A dance between being very careful and not careful at all
Antwerp-based artist Ayrton Eblé creates his artworks by exploring the limits of what is understood as art and its relationship with the urban setting and architecture. During our visit to Jacques Moeschal's exhibition at Bozar, while discovering the monumental sculptures that were once part of the Belgian landscape, we talked about new ways of perceiving the city, spontaneous collaborations and future projects.
How would you describe your work nowadays?
I like to see myself and my work as mediators between architecture and art. I’m not an architect but I have an architectural approach. I take a deep look into materials and see how to take them to their limit. I know how certain materials react and I like to push them to the point where they don’t work as expected anymore. For one of my pieces, ‘Deconstruction Painting #1’, I poured a very thin layer of cement on the backside of a canvas. Then, I cut out from the front so I could peel the fabric off the poured concrete. The poured concrete sort of crumbled and left marks, creating a nice pattern. In a certain way, I like sabotaging my own work. I try mostly not to paint and let the materials speak for themselves.
In a certain way, I like sabotaging my own work
What about your process? Are there steps that you always follow?
I often visit construction sites for inspiration. There is so much construction work going on nowadays. If you look at those construction sites in a certain way, you can discover paintings and sculptures. It takes a different way of looking at it and this fascinates me. There is a certain logic in the marks that the construction workers make, for example. It’s beautiful how these elements, such as neon and concrete, react with each other. I sometimes copy techniques I find at these sites whilst combining them with my knowledge of painting. I try new techniques and approaches with every piece that I make. Sometimes a method fails but then I’ll try to incorporate this into the next work and so on.
What are the things that have been inspiring you the most?
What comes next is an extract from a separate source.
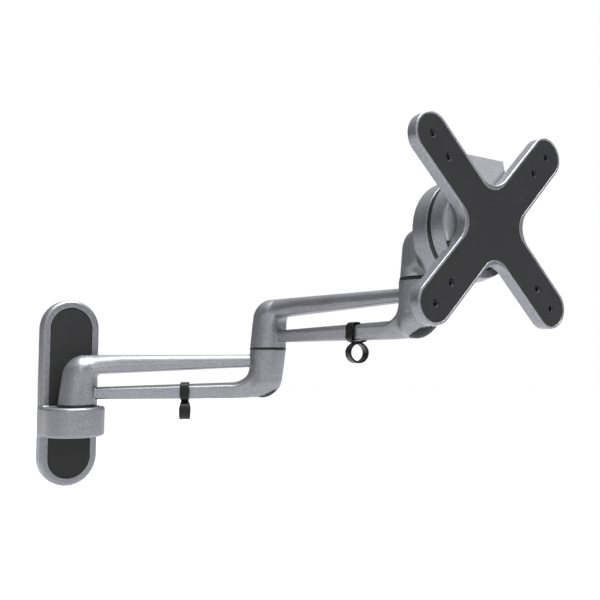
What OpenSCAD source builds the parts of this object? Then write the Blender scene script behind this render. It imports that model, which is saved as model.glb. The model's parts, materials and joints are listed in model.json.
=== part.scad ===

I’ve been photographing a lot. When walking in the street I’m always looking for some solutions - small-scale interventions that attempt to solve a spatial urban issue in an eccentric manner. At some point, I realized that I couldn’t walk on the street without constantly taking photographs with my phone and I decided to switch to a simple point-and-shoot analogue camera. That’s the only thing I use to take those pictures nowadays because otherwise, it would become too much of an obsession. These photographs have now become a personal archive from which I draw a lot of inspiration.
What did you think about the exhibition?
I really enjoyed it. I even bought the exhibition’s book! [Laughs] It was very interesting, especially for Brussels itself. I want to have a tour to check out Moeschal’s sculptures around the city.
Jacques Moeschal works with the relationship between man and the urban setting. Do you also see this relationship as an important aspect of your own work?
I’m shifting the direction I want to take my work. I feel a strong urge to make more temporary interventions and sculptures in public spaces. It has been nice to work in this kind of setting and I believe I want to go more in this direction. After some experiences posting my pictures of construction sites on Instagram, for example, I realized I had an influence on the way people look at those places themselves. I believe this can create a new way of perceiving the city. I try to make people look at the constantly changing surroundings around them. I really enjoyed this and tend to explore it even more.
I try to make people look at the constantly changing surroundings around them
You’ve mentioned that you see yourself exhibiting your art in public spaces just like some of Moeschal’s works…
It was fascinating to see how the work of Jacques Moeschal is strongly connected to architecture. He managed to incorporate his sculptures in architectural projects and I want to try to incorporate my work in that way as well. During the weekends, I usually go to the construction sites I talked about. I move stuff around and build installations for the construction workers to find. Sometimes I work with texts and I once wrote something on a concrete pipe that goes into the ground. A part of the text wasn’t readable, and the construction workers dug into the sand to be able to read it fully. This ended up being one of the best collaborations I’ve ever done [Laughs]. There are many things I do outside that I don’t necessarily claim. I like to make things look like they were already there, and it takes a lot of understanding to make something seem like a natural part of a setting.